No explicit XP cost.
But I wonder if the item creation rule will not force players into endless quests trying to find 'breath of the stone', 'regret of villain', 'smell of the rose from grass dream' etc. By trying to solve such stupidities players won't be gaining good XP in meantime - thus items will still cost XP, in 'lost profits' ;)
 

Revinor said:
No explicit XP cost.
But I wonder if the item creation rule will not force players into endless quests trying to find 'breath of the stone', 'regret of villain', 'smell of the rose from grass dream' etc. By trying to solve such stupidities players won't be gaining good XP in meantime - thus items will still cost XP, in 'lost profits' ;)
... why wouldn't you gain XP from quests like that?
 

hong said:
... why wouldn't you gain XP from quests like that?
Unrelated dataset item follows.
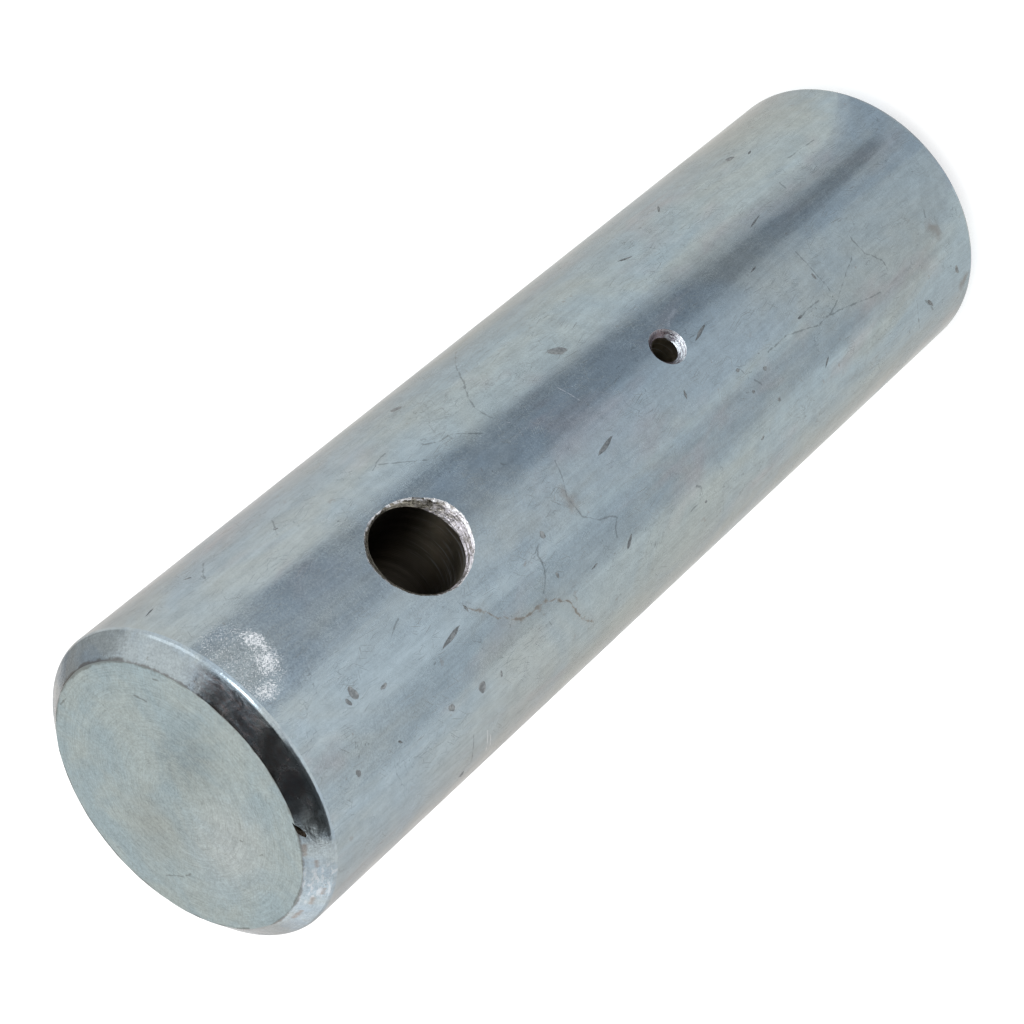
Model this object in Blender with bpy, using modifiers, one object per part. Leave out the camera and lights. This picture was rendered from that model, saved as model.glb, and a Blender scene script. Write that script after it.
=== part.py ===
# A zinc-plated steel pivot pin, turned from round bar.
#
# The pin stands on its greasing end, with its axis along +Z and the middle of
# that end at the origin. The hole for the lock bolt runs along Y near the top.
# A small grease hole opens on the front. It is fed by a gallery drilled up the
# middle of the pin, from a port that takes a grease nipple.

import math

import bpy

MM = 0.001

# The bar
PIN_DIAMETER = 45.0 * MM
PIN_LENGTH = 160.0 * MM

# Each turned end has a cone, and a small radius where the cone meets the wall
END_CHAMFER_WIDTH = 2.9 * MM
END_CHAMFER_HEIGHT = 2.6 * MM
END_BLEND_RADIUS = 0.6 * MM

# The bolt hole is drilled right through and chamfered on both sides
BOLT_HOLE_DIAMETER = 13.0 * MM
BOLT_HOLE_FROM_TOP = 37.0 * MM
BOLT_HOLE_CHAMFER = 1.5 * MM

# The grease hole is drilled to the gallery, slightly round from the bolt hole
GREASE_HOLE_DIAMETER = 4.0 * MM
GREASE_HOLE_FROM_TOP = 91.0 * MM
GREASE_HOLE_CHAMFER = 1.0 * MM
GREASE_HOLE_TURN = math.radians(-3.1)

# The gallery ends just beyond the grease hole
GALLERY_DIAMETER = 5.0 * MM
GALLERY_OVERRUN = 1.0 * MM

# The port has the tapping size of an M10 x 1 nipple
PORT_DIAMETER = 9.0 * MM
PORT_DEPTH = 12.0 * MM
PORT_CHAMFER = 0.8 * MM
DRILL_POINT_ANGLE = math.radians(118.0)

# How finely the round shapes are divided
BAR_SEGMENTS = 96
BOLT_HOLE_SEGMENTS = 64
GREASE_HOLE_SEGMENTS = 32
BLEND_STEPS = 4

# How far a cutter stands out of the bar
CUTTER_EXCESS = 2.0 * MM

# Points closer than this are one point, and edges sharper than this are crisp
MERGE_DISTANCE = 0.001 * MM
CRISP_ANGLE = math.radians(25.0)

# The finish
ZINC_COLOUR = (0.56, 0.60, 0.62, 1.0)
ZINC_METALLIC = 1.0
ZINC_ROUGHNESS = 0.32


def clear_scene():
    for obj in list(bpy.data.objects):
        bpy.data.objects.remove(obj, do_unlink=True)


def new_collection(name):
    collection = bpy.data.collections.new(name)
    bpy.context.scene.collection.children.link(collection)
    return collection


def zinc_plating():
    material = bpy.data.materials.new("zinc_plating")
    material.use_nodes = True
    shader = material.node_tree.nodes["Principled BSDF"]
    shader.inputs["Base Color"].default_value = ZINC_COLOUR
    shader.inputs["Metallic"].default_value = ZINC_METALLIC
    shader.inputs["Roughness"].default_value = ZINC_ROUGHNESS
    return material


def turned(name, profile, segments, collection):
    """A turned body about Z. The profile is a list of radius and height."""
    mesh = bpy.data.meshes.new(name)
    points = [(radius, 0.0, height) for radius, height in profile]
    edges = [(i, i + 1) for i in range(len(points) - 1)]
    mesh.from_pydata(points, edges, [])
    obj = bpy.data.objects.new(name, mesh)
    collection.objects.link(obj)
    screw = obj.modifiers.new("turning", "SCREW")
    screw.angle = math.tau
    screw.steps = segments
    screw.render_steps = segments
    screw.use_merge_vertices = True
    screw.merge_threshold = MERGE_DISTANCE
    return obj


def end_profile():
    """Radius, and depth below the end face, from the edge of the face to the wall."""
    radius = PIN_DIAMETER / 2
    turn = math.atan2(END_CHAMFER_WIDTH, END_CHAMFER_HEIGHT)
    cone_length = math.hypot(END_CHAMFER_WIDTH, END_CHAMFER_HEIGHT)
    largest_blend = cone_length / 2 / math.tan(turn / 2)
    blend = min(END_BLEND_RADIUS, largest_blend)
    blend_depth = END_CHAMFER_HEIGHT + blend * math.tan(turn / 2)
    points = [(radius - END_CHAMFER_WIDTH, 0.0)]
    for step in range(BLEND_STEPS + 1):
        angle = turn * (1 - step / BLEND_STEPS)
        inset = blend * (1 - math.cos(angle))
        points.append((radius - inset, blend_depth - blend * math.sin(angle)))
    return points


def drill_point(diameter):
    """The length of the cone that a twist drill leaves at the end of a hole."""
    return diameter / 2 / math.tan(DRILL_POINT_ANGLE / 2)


def gallery_profile():
    """The port and the gallery, from the mouth of the port up to the axis."""
    port_radius = PORT_DIAMETER / 2
    gallery_radius = GALLERY_DIAMETER / 2
    shoulder = PORT_DEPTH + drill_point(PORT_DIAMETER) - drill_point(GALLERY_DIAMETER)
    grease_hole_top = PIN_LENGTH - GREASE_HOLE_FROM_TOP + GREASE_HOLE_DIAMETER / 2
    gallery_end = grease_hole_top + GALLERY_OVERRUN
    return [
        (port_radius + PORT_CHAMFER, 0.0),
        (port_radius, PORT_CHAMFER),
        (port_radius, PORT_DEPTH),
        (gallery_radius, shoulder),
        (gallery_radius, gallery_end),
        (0.0, gallery_end + drill_point(GALLERY_DIAMETER)),
    ]


def bar(collection):
    """The turned bar, drilled up its middle."""
    top = [(radius, PIN_LENGTH - depth) for radius, depth in end_profile()]
    bottom = list(reversed(end_profile()))
    profile = [(0.0, PIN_LENGTH)] + top + bottom + gallery_profile()
    return turned("pivot_pin", profile, BAR_SEGMENTS, collection)


def drill(name, diameter, chamfer, through, segments, collection):
    """A cutter from the bar's axis out through its crown, or from crown to crown.

    Its chamfer is a 45 degree cone that starts one chamfer below the crown. On
    the round bar the chamfer is therefore wide above and below the hole, and
    narrow beside it.
    """
    crown = PIN_DIAMETER / 2
    radius = diameter / 2
    reach = crown + CUTTER_EXCESS
    mouth = [
        (0.0, reach),
        (radius + chamfer + CUTTER_EXCESS, reach),
        (radius, crown - chamfer),
    ]
    if through:
        rest = [(r, -height) for r, height in reversed(mouth)]
    else:
        rest = [(radius, 0.0), (0.0, 0.0)]
    cutter = turned(name, mouth + rest, segments, collection)
    cutter.hide_render = True
    cutter.display_type = "WIRE"
    return cutter


def cut(obj, cutter, height, turn=0.0):
    """Drills into the front of the bar at a height, turned about the bar's axis."""
    cutter.location.z = height
    cutter.rotation_euler = (math.pi / 2, 0.0, turn)
    boolean = obj.modifiers.new(cutter.name, "BOOLEAN")
    boolean.operation = "DIFFERENCE"
    boolean.solver = "EXACT"
    boolean.object = cutter


def drill_bolt_hole(pin, collection):
    cutter = drill(
        "bolt_hole",
        BOLT_HOLE_DIAMETER,
        BOLT_HOLE_CHAMFER,
        True,
        BOLT_HOLE_SEGMENTS,
        collection,
    )
    cut(pin, cutter, PIN_LENGTH - BOLT_HOLE_FROM_TOP)


def drill_grease_hole(pin, collection):
    cutter = drill(
        "grease_hole",
        GREASE_HOLE_DIAMETER,
        GREASE_HOLE_CHAMFER,
        False,
        GREASE_HOLE_SEGMENTS,
        collection,
    )
    cut(pin, cutter, PIN_LENGTH - GREASE_HOLE_FROM_TOP, GREASE_HOLE_TURN)


def finish(obj, material):
    """Makes the cuts final, then gives the object smooth walls and crisp edges."""
    weld = obj.modifiers.new("weld", "WELD")
    weld.merge_threshold = MERGE_DISTANCE
    bpy.context.view_layer.update()
    graph = bpy.context.evaluated_depsgraph_get()
    obj.data = bpy.data.meshes.new_from_object(obj.evaluated_get(graph))
    obj.modifiers.clear()
    obj.data.materials.clear()
    obj.data.materials.append(material)
    obj.data.shade_smooth()
    obj.data.set_sharp_from_angle(angle=CRISP_ANGLE)


def main():
    clear_scene()
    parts = new_collection("pivot_pin")
    cutters = new_collection("cutters")
    pin = bar(parts)
    drill_bolt_hole(pin, cutters)
    drill_grease_hole(pin, cutters)
    finish(pin, zinc_plating())


main()
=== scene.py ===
import math
import random

import bmesh
import bpy
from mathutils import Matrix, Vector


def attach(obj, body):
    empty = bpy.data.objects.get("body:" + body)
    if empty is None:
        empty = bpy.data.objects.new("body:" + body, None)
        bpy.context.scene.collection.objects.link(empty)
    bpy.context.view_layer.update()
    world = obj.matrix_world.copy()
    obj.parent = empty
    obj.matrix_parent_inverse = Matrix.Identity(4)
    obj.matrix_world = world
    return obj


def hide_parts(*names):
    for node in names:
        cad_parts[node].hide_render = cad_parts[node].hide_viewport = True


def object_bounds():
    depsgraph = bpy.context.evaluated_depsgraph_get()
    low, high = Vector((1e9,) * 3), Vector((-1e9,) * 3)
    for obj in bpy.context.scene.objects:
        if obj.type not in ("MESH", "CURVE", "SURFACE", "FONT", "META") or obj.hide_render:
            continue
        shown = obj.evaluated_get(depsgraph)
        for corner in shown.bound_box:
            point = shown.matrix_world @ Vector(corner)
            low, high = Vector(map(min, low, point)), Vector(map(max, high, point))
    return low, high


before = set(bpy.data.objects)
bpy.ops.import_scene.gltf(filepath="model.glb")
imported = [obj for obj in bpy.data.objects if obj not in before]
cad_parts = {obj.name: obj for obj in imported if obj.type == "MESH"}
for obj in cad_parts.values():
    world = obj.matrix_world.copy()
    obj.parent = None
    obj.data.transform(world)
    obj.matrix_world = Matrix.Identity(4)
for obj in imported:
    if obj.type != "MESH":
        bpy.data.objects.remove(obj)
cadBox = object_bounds()
mm = 0.001
pinRadius = cadBox[1][0]
pinHeight = cadBox[1][2]
print("frame loaded", cadBox)

body = {
    "sides": 384,
    "wallRows": 20,
    "chamferWidth": 2.9 * mm,
    "chamferHeight": 2.6 * mm,
    "blend": 0.5 * mm,        # rounds the outer edge of the chamfer
    "blendSteps": 5,
    "edgeWander": 0.09 * mm,  # how unevenly the chamfer's inner edge was turned
    "crispAngle": 32,         # in degrees
    "seed": 12,
}

port = {
    "chamfer": 0.8 * mm,
    "radius": 4.5 * mm,
    "depth": 12.0 * mm,
    "galleryRadius": 2.5 * mm,
    "galleryEnd": 72.0 * mm,
    "shoulder": 1.2 * mm,
    "point": 1.5 * mm,        # the cone that the drill leaves at the end of the gallery
    "threadPitch": 1.0 * mm,
    "threadDepth": 0.45 * mm,
    "threadTurns": 10,
    "threadSides": 64,
}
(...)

Of course you will gain something, but I doubt it will be reasonable amount of xp. I have gone on such trips only few times as a player and 'quest' mostly involved brainstorming on more and more idiotic ways of reinterpreting the component wording. I doubt that any DM will give the same amount of XP for 3 hours of heavy combat and for 3 hours of trying to lick/squeeze/powder/beg some random stone next to the road.
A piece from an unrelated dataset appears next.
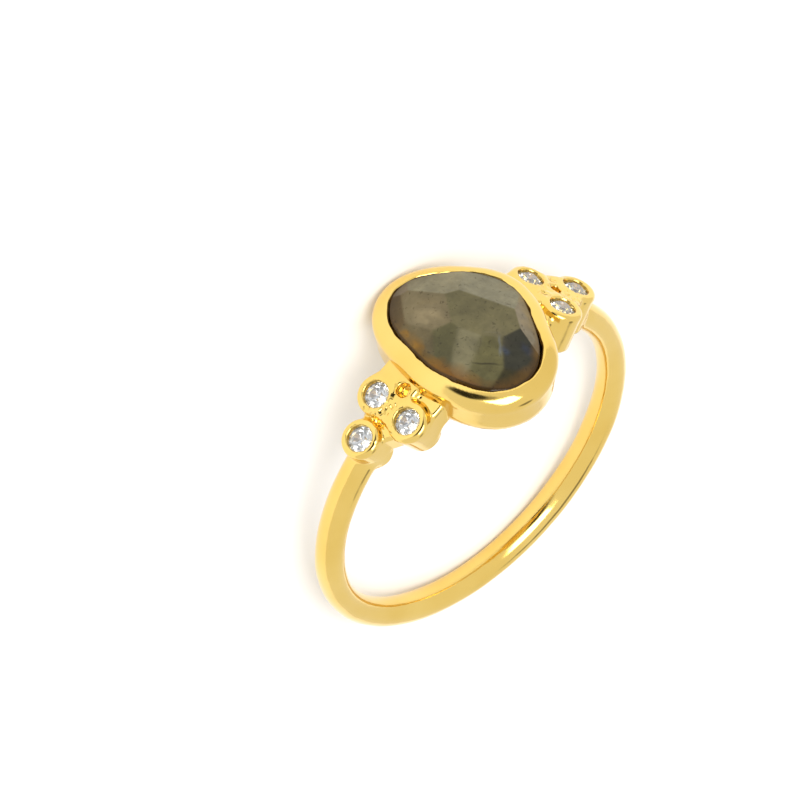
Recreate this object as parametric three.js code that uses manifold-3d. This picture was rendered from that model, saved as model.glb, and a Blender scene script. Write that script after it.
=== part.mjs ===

Unless DM just plants the answer by providing a ready adventure to retrieve the component. In such case, components are just a fluff and real components to rituals are adventures (from meta-game perspective) [1]. "You want sword +2? You will have to go to 2 special adventures for that". I can see a problem with such approach
a) most probably you will get 10 times more magic items by accident on such adventures (including maybe sword +3 ;) )
b) you may advance in levels faster than create magic items, as magic item creation is tied to gaining XP - so whatever you will start to create will be bit outdated before you finish



[1] - probably I should explain it more. In 2nd edition, cost of magic item was mostly frustration/stretching your imagination. In 3rd edition, it was loss of character power. With ready adventures, cost would be session slots (if everybody wants an item and for each of them you require 2 adventures, for next 10 meetings you will do nothing except magic-item-related questing instead of save-the-world/rescue-damsel/get-rich). Obviously, such adventures can be fun few times, but is this game about gathering components? Especially about gathering components for something which will get outdated 4 adventures from now?
 

Revinor said:
But I wonder if the item creation rule will not force players into endless quests trying to find 'breath of the stone', 'regret of villain', 'smell of the rose from grass dream' etc. By trying to solve such stupidities players won't be gaining good XP in meantime - thus items will still cost XP, in 'lost profits' ;)
While gathering such components may not be appropriate for all D&D campaigns, I don't think that referring to such things as stupidities is appropriate. It is, after all, very much in the tradition of the suggestions for magic item creation in 1e and 2e. I believe that requiring such components can often lead to magical item creation feeling truly like fantasy, rather than the pseudo-technical engineering work that less clearly fantastic components can. There are advantages to the "you need this feat, so much mana, this many diamonds and you're good to go!", but I do think it loses a large amount of potential atmosphere.